Eles criticam ainda pontos como a remuneração de conteúdo jornalístico, afirmando que não há regras claras, o que poderia favorecer "apenas os grandes e tradicionais veículos de mídia, prejudicando o jornalismo local e independente, e limitando o acesso das pessoas a fontes diversificadas de informação".

Orlando Silva afirmou que o Facebook não quer diálogo. "Eu estou aqui [na última quinta, 3] na porta de entrada de uma reunião com o Tik Tok. Amanhã [sexta, 4] eu tenho uma reunião com o YouTube. Na semana passada, [tive] com o Google. Todo mundo senta à mesa para conversar, menos eles", afirma.

Segundo o relator, a empresa não quer se submeter às regras de publicidade aplicadas no mercado brasileiro.

"Eles querem manter regras próprias, um sistema próprio de contratos de publicidade", disse. "E o pior. Ter diferença, para mim, não é problema. O problema é você ter uma postura intransigente e fazer chantagem."

O deputado citou as conversas que manteve com diferentes partidos, frentes parlamentares e com a sociedade civil para negociar o texto.

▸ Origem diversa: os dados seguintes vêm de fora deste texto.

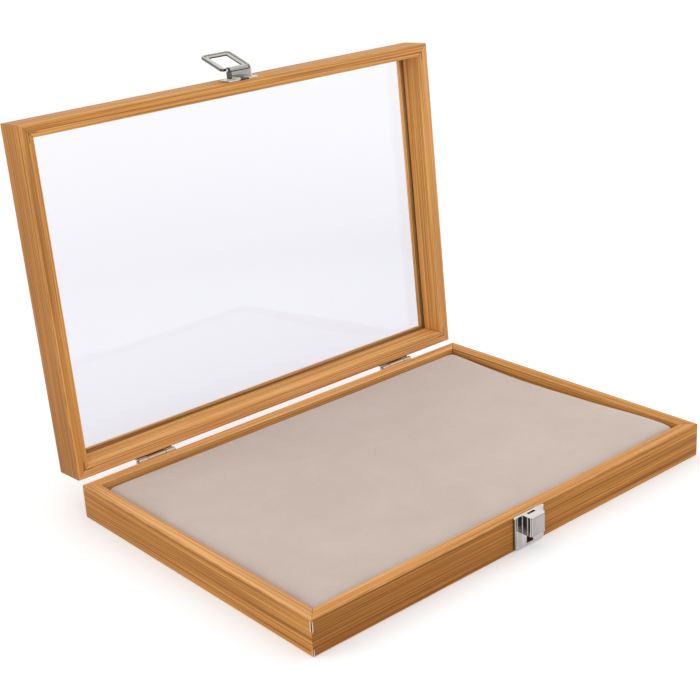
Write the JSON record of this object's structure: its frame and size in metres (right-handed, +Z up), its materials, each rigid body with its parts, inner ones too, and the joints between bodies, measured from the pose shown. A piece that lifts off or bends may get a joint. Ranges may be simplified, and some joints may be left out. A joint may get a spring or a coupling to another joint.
{
  "type": "coin display tray",
  "caption": "Shallow wooden display tray with a padded bed and a hinged glazed lid of the same moulding, held shut by a folding loop latch.",
  "frame": {"origin": "on the surface it stands on, under the middle of the case's overall extent with the lid open", "axes": "+X to the right along the hinge line, -Y towards the front with the latch, +Z up"},
  "size_m": [0.35, 0.3012, 0.2807],
  "materials": {
    "oak_foil_wood": "satin printed oak foil",
    "fibre_board": "raw",
    "suede": "matte suede",
    "foam": "matte",
    "card_stiffener": "matte",
    "clear_glass": "polished",
    "nickel_plate": "bright plated",
    "hinge_metal": "darkened plated",
    "nail_steel": "dull"
  },
  "bodies": {
    "tray_body": {"tray_rail_front": "oak_foil_wood", "tray_rail_back": "oak_foil_wood", "tray_rail_left": "oak_foil_wood", "tray_rail_right": "oak_foil_wood", "tray_bottom_board": "fibre_board", "pad_cover": "suede", "pad_foam": "foam", "pad_board": "card_stiffener", "tray_corner_nail_fl": "nail_steel", "tray_corner_nail_fr": "nail_steel", "tray_corner_nail_bl": "nail_steel", "tray_corner_nail_br": "nail_steel", "hinge_left_tray_leaf": "hinge_metal", "hinge_left_pin": "hinge_metal", "hinge_left_tray_screw_a": "hinge_metal", "hinge_left_tray_screw_b": "hinge_metal", "hinge_right_tray_leaf": "hinge_metal", "hinge_right_pin": "hinge_metal", "hinge_right_tray_screw_a": "hinge_metal", "hinge_right_tray_screw_b": "hinge_metal", "latch_catch": "nickel_plate"},
    "lid_body": {"lid_rail_front": "oak_foil_wood", "lid_rail_back": "oak_foil_wood", "lid_rail_left": "oak_foil_wood", "lid_rail_right": "oak_foil_wood", "lid_glass": "clear_glass", "lid_corner_nail_fl": "nail_steel", "lid_corner_nail_fr": "nail_steel", "lid_corner_nail_bl": "nail_steel", "lid_corner_nail_br": "nail_steel", "hinge_left_lid_leaf": "hinge_metal", "hinge_left_lid_screw_a": "hinge_metal", "hinge_left_lid_screw_b": "hinge_metal", "hinge_right_lid_leaf": "hinge_metal", "hinge_right_lid_screw_a": "hinge_metal", "hinge_right_lid_screw_b": "hinge_metal", "latch_bracket": "nickel_plate", "latch_tack_a": "nickel_plate", "latch_tack_b": "nickel_plate", "latch_pivot_pin": "nickel_plate"},
    "loop_body": {"latch_loop": "nickel_plate"}
  },
  "joints": [
    {"name": "lid_hinge", "type": "hinge", "parent": "tray_body", "child": "lid_body", "pos_m": [0, 0.10104, 0.02295], "axis": [1, 0, 0], "range_deg": [0, 93.6]},
    {"name": "loop_pivot", "type": "hinge", "parent": "lid_body", "child": "loop_body", "pos_m": [0.0004, 0.12369, 0.27217], "axis": [1, 0, 0], "range_deg": [0, 159.5]}
  ]
}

"A publicação que eles compraram a peso de ouro nos jornais é inclusive uma fake news, como se houvesse uma ameaça aos micro e pequenos empresários do Brasil. É risível a posição."

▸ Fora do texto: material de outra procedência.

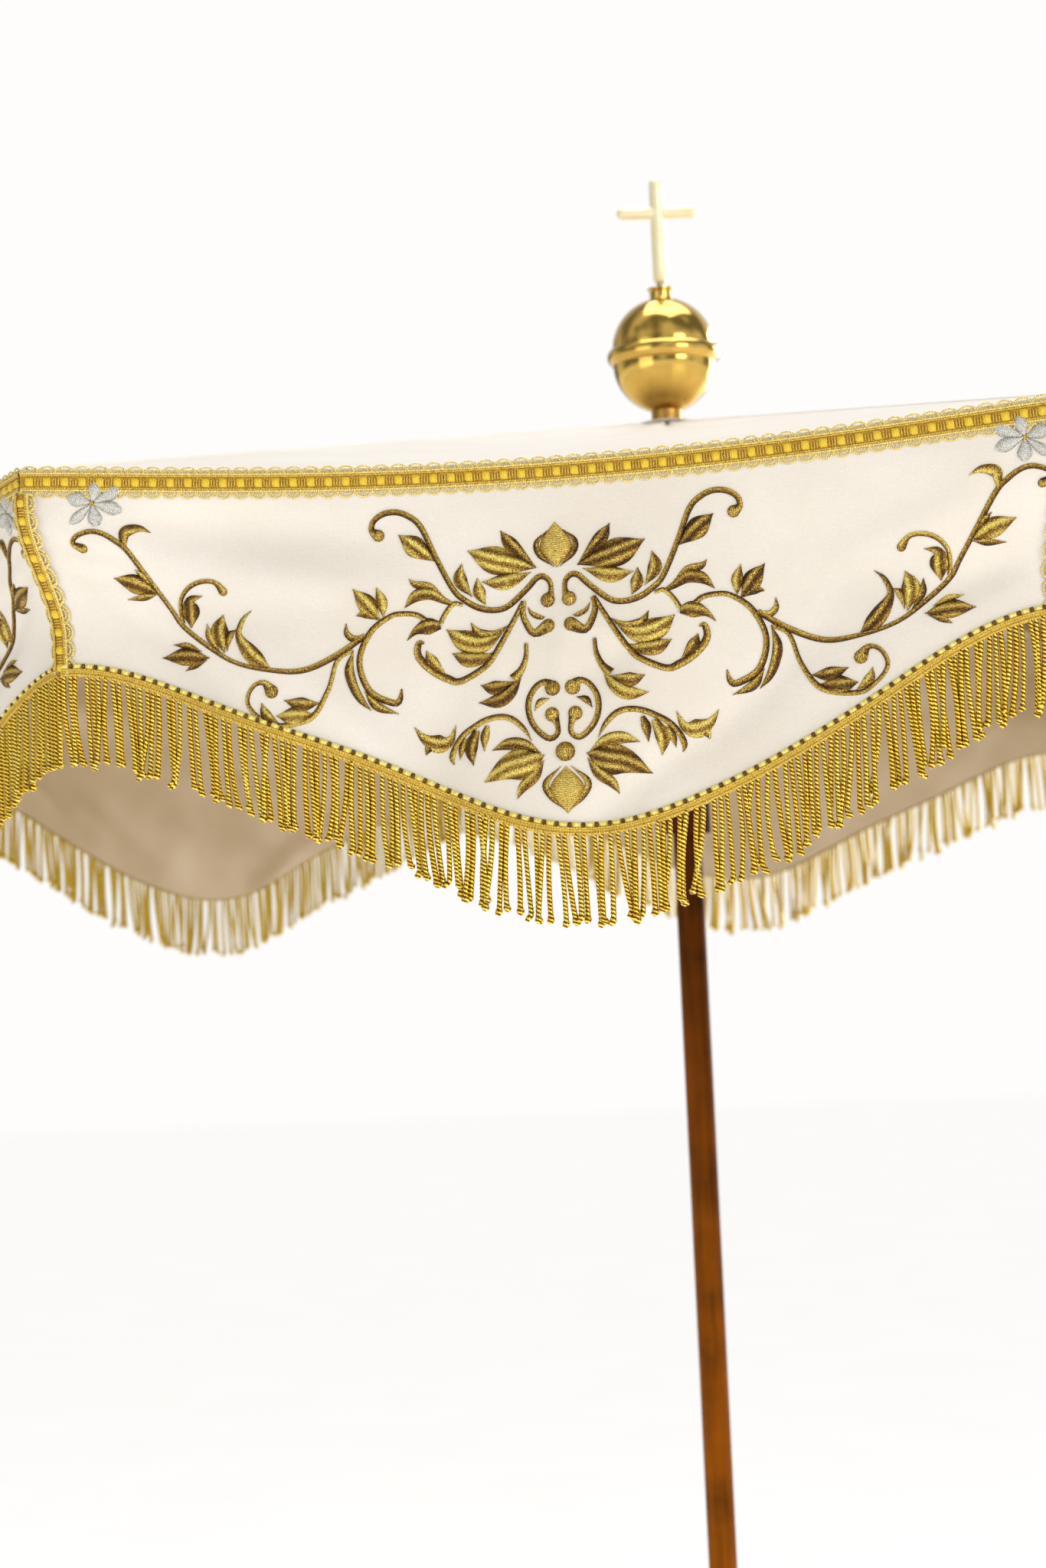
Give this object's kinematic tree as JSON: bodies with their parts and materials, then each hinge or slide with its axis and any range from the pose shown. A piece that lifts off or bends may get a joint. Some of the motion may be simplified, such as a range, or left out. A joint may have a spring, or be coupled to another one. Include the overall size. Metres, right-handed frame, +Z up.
{
  "type": "processional umbrella canopy",
  "caption": "Octagonal ceremonial umbrella canopy on folding ribs, with a scalloped, fringed valance, a wooden pole and an orb-and-cross finial.",
  "frame": {"origin": "middle of the pole's flat foot", "axes": "+Z up along the pole; one valance panel faces -Y, so +X is its right-hand side seen from the front"},
  "size_m": [1.4588, 1.4588, 2.2227],
  "materials": {
    "polished_brass": "mirror polished",
    "gilt_cross": "pale gilt, bright",
    "brass_fittings": "satin",
    "steel": "plain wire",
    "rib_metal": "brass-washed steel, satin",
    "pole_wood": "stained and varnished",
    "runner_wood": "dark stained and varnished",
    "covered_cap": "satin covered",
    "ivory_satin": "heavy satin, lined and embroidered",
    "gold_thread": "metallic thread"
  },
  "bodies": {
    "pole": {"finial_cross": "gilt_cross", "finial_collar": "polished_brass", "orb_upper_shell": "polished_brass", "orb_bead_ring": "polished_brass", "orb_lower_shell": "polished_brass", "finial_stud": "steel", "top_ferrule": "polished_brass", "crown_cap": "covered_cap", "crown_hub": "brass_fittings", "crown_pivot_ring": "steel", "upper_pole": "pole_wood", "coupling_socket": "brass_fittings", "coupling_spigot": "brass_fittings", "lower_pole": "pole_wood", "foot_ferrule": "brass_fittings"},
    "runner": {"runner_hub": "runner_wood", "runner_sleeve": "brass_fittings", "runner_pivot_ring": "steel", "thumb_screw_insert": "brass_fittings"},
    "lock_screw": {"thumb_screw": "brass_fittings"},
    "rib_1": {"rib_1": "rib_metal", "roof_gore_1": "ivory_satin", "valance_panel_1": "ivory_satin", "valance_trim_1": "gold_thread"},
    "stretcher_1": {"stretcher_1": "rib_metal"},
    "rib_2": {"rib_2": "rib_metal", "roof_gore_2": "ivory_satin", "valance_panel_2": "ivory_satin", "valance_trim_2": "gold_thread"},
    "stretcher_2": {"stretcher_2": "rib_metal"},
    "rib_3": {"rib_3": "rib_metal", "roof_gore_3": "ivory_satin", "valance_panel_3": "ivory_satin", "valance_trim_3": "gold_thread"},
    "stretcher_3": {"stretcher_3": "rib_metal"},
    "rib_4": {"rib_4": "rib_metal", "roof_gore_4": "ivory_satin", "valance_panel_4": "ivory_satin", "valance_trim_4": "gold_thread"},
    "stretcher_4": {"stretcher_4": "rib_metal"},
    "rib_5": {"rib_5": "rib_metal", "roof_gore_5": "ivory_satin", "valance_panel_5": "ivory_satin", "valance_trim_5": "gold_thread"},
    "stretcher_5": {"stretcher_5": "rib_metal"},
    "rib_6": {"rib_6": "rib_metal", "roof_gore_6": "ivory_satin", "valance_panel_6": "ivory_satin", "valance_trim_6": "gold_thread"},
    "stretcher_6": {"stretcher_6": "rib_metal"},
    "rib_7": {"rib_7": "rib_metal", "roof_gore_7": "ivory_satin", "valance_panel_7": "ivory_satin", "valance_trim_7": "gold_thread"},
    "stretcher_7": {"stretcher_7": "rib_metal"},
    "rib_8": {"rib_8": "rib_metal", "roof_gore_8": "ivory_satin", "valance_panel_8": "ivory_satin", "valance_trim_8": "gold_thread"},
    "stretcher_8": {"stretcher_8": "rib_metal"}
  },
  "joints": [
    {"name": "runner_slide", "type": "slide", "parent": "pole", "child": "runner", "axis": [0, 0, 1], "range_m": [-0.54113, 0]},
    {"name": "rib_1_hinge", "type": "hinge", "parent": "pole", "child": "rib_1", "pos_m": [-0.00765, -0.01848, 2.018], "axis": [0.9239, -0.3827, 0], "range_deg": [0, 77.22], "deforming": ["roof_gore_1", "valance_panel_1", "valance_trim_1"]},
    {"name": "rib_2_hinge", "type": "hinge", "parent": "pole", "child": "rib_2", "pos_m": [0.00765, -0.01848, 2.018], "axis": [0.9239, 0.3827, 0], "range_deg": [0, 77.22], "deforming": ["roof_gore_2", "valance_panel_2", "valance_trim_2"]},
    {"name": "rib_3_hinge", "type": "hinge", "parent": "pole", "child": "rib_3", "pos_m": [0.01848, -0.00765, 2.018], "axis": [0.3827, 0.9239, 0], "range_deg": [0, 77.22], "deforming": ["roof_gore_3", "valance_panel_3", "valance_trim_3"]},
    {"name": "rib_4_hinge", "type": "hinge", "parent": "pole", "child": "rib_4", "pos_m": [0.01848, 0.00765, 2.018], "axis": [-0.3827, 0.9239, 0], "range_deg": [0, 77.22], "deforming": ["roof_gore_4", "valance_panel_4", "valance_trim_4"]},
    {"name": "rib_5_hinge", "type": "hinge", "parent": "pole", "child": "rib_5", "pos_m": [0.00765, 0.01848, 2.018], "axis": [-0.9239, 0.3827, 0], "range_deg": [0, 77.22], "deforming": ["roof_gore_5", "valance_panel_5", "valance_trim_5"]},
    {"name": "rib_6_hinge", "type": "hinge", "parent": "pole", "child": "rib_6", "pos_m": [-0.00765, 0.01848, 2.018], "axis": [-0.9239, -0.3827, 0], "range_deg": [0, 77.22], "deforming": ["roof_gore_6", "valance_panel_6", "valance_trim_6"]},
    {"name": "rib_7_hinge", "type": "hinge", "parent": "pole", "child": "rib_7", "pos_m": [-0.01848, 0.00765, 2.018], "axis": [-0.3827, -0.9239, 0], "range_deg": [0, 77.22], "deforming": ["roof_gore_7", "valance_panel_7", "valance_trim_7"]},
    {"name": "rib_8_hinge", "type": "hinge", "parent": "pole", "child": "rib_8", "pos_m": [-0.01848, -0.00765, 2.018], "axis": [0.3827, -0.9239, 0], "range_deg": [0, 77.22], "deforming": ["roof_gore_8", "valance_panel_8", "valance_trim_8"]},
    {"name": "stretcher_1_hinge", "type": "hinge", "parent": "rib_1", "child": "stretcher_1", "pos_m": [-0.15326, -0.37, 1.95923], "axis": [0.9239, -0.3827, 0], "range_deg": [-134, 0]},
    {"name": "stretcher_2_hinge", "type": "hinge", "parent": "rib_2", "child": "stretcher_2", "pos_m": [0.15326, -0.37, 1.95923], "axis": [0.9239, 0.3827, 0], "range_deg": [-134, 0]},
    {"name": "stretcher_3_hinge", "type": "hinge", "parent": "rib_3", "child": "stretcher_3", "pos_m": [0.37, -0.15326, 1.95923], "axis": [0.3827, 0.9239, 0], "range_deg": [-134, 0]},
    {"name": "stretcher_4_hinge", "type": "hinge", "parent": "rib_4", "child": "stretcher_4", "pos_m": [0.37, 0.15326, 1.95923], "axis": [-0.3827, 0.9239, 0], "range_deg": [-134, 0]},
    {"name": "stretcher_5_hinge", "type": "hinge", "parent": "rib_5", "child": "stretcher_5", "pos_m": [0.15326, 0.37, 1.95923], "axis": [-0.9239, 0.3827, 0], "range_deg": [-134, 0]},
    {"name": "stretcher_6_hinge", "type": "hinge", "parent": "rib_6", "child": "stretcher_6", "pos_m": [-0.15326, 0.37, 1.95923], "axis": [-0.9239, -0.3827, 0], "range_deg": [-134, 0]},
    {"name": "stretcher_7_hinge", "type": "hinge", "parent": "rib_7", "child": "stretcher_7", "pos_m": [-0.37, 0.15326, 1.95923], "axis": [-0.3827, -0.9239, 0], "range_deg": [-134, 0]},
    {"name": "stretcher_8_hinge", "type": "hinge", "parent": "rib_8", "child": "stretcher_8", "pos_m": [-0.37, -0.15326, 1.95923], "axis": [0.3827, -0.9239, 0], "range_deg": [-134, 0]},
    {"name": "thumb_screw_turn", "type": "hinge", "parent": "runner", "child": "lock_screw", "pos_m": [0, 0.025, 1.7165], "axis": [0, 1, 0], "continuous": true}
  ],
  "couplings": [
    {"joint": "rib_1_hinge", "follows": "runner_slide", "rad_per_m": -2.4906},
    {"joint": "rib_2_hinge", "follows": "runner_slide", "rad_per_m": -2.4906},
    {"joint": "rib_3_hinge", "follows": "runner_slide", "rad_per_m": -2.4906},
    {"joint": "rib_4_hinge", "follows": "runner_slide", "rad_per_m": -2.4906},
    {"joint": "rib_5_hinge", "follows": "runner_slide", "rad_per_m": -2.4906},
    {"joint": "rib_6_hinge", "follows": "runner_slide", "rad_per_m": -2.4906},
    {"joint": "rib_7_hinge", "follows": "runner_slide", "rad_per_m": -2.4906},
    {"joint": "rib_8_hinge", "follows": "runner_slide", "rad_per_m": -2.4906},
    {"joint": "stretcher_1_hinge", "follows": "runner_slide", "rad_per_m": 4.322},
    {"joint": "stretcher_2_hinge", "follows": "runner_slide", "rad_per_m": 4.322},
    {"joint": "stretcher_3_hinge", "follows": "runner_slide", "rad_per_m": 4.322},
    {"joint": "stretcher_4_hinge", "follows": "runner_slide", "rad_per_m": 4.322},
    {"joint": "stretcher_5_hinge", "follows": "runner_slide", "rad_per_m": 4.322},
    {"joint": "stretcher_6_hinge", "follows": "runner_slide", "rad_per_m": 4.322},
    {"joint": "stretcher_7_hinge", "follows": "runner_slide", "rad_per_m": 4.322},
    {"joint": "stretcher_8_hinge", "follows": "runner_slide", "rad_per_m": 4.322}
  ]
}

Em resposta às críticas de Orlando Silva, a Meta afirmou manter diálogo constante sobre o texto com o Congresso e lembrou que participou de audiências públicas e reuniões a respeito do tema.

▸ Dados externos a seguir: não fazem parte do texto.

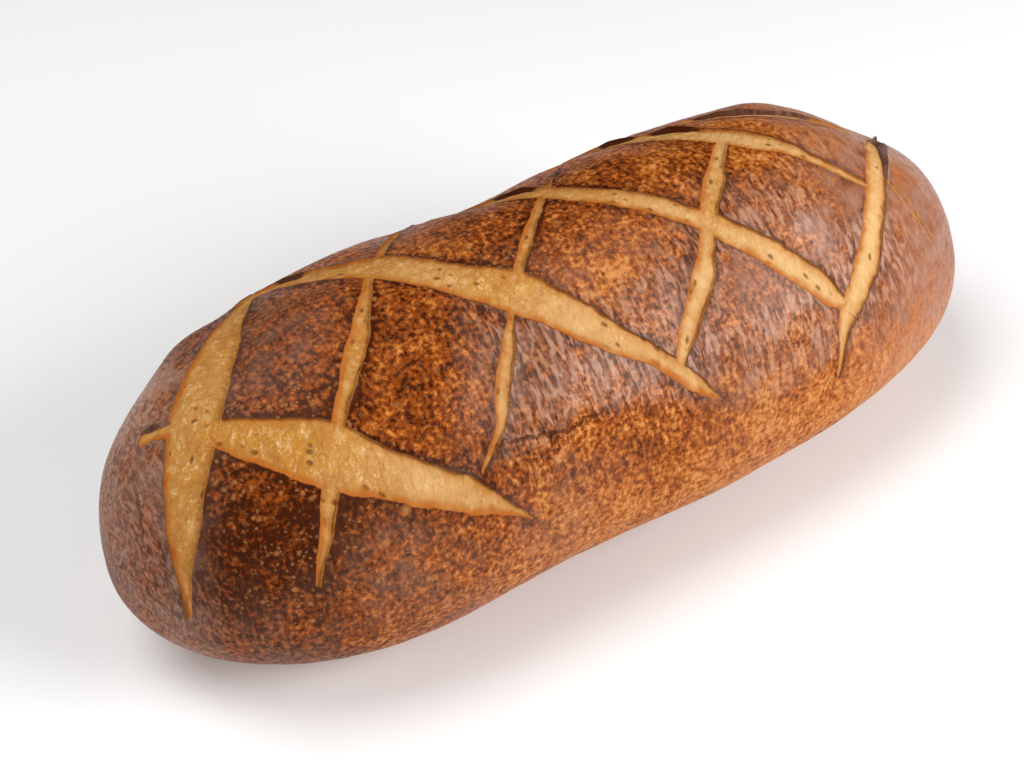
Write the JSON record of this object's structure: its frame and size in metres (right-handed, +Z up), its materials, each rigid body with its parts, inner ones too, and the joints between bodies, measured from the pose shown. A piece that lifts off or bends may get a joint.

"No texto atual proposto, o artigo 7º, que não versa sobre desinformação e foi inserido sem passar por nenhum debate, impede o uso responsável de dados pessoais para entrega de anúncios e serviços online, prejudicando empresas de todos os portes, mas principalmente os pequenos negócios que possuem hoje na internet um canal de marketing para encontrar clientes, vender mais e movimentar a economia", disse, em nota.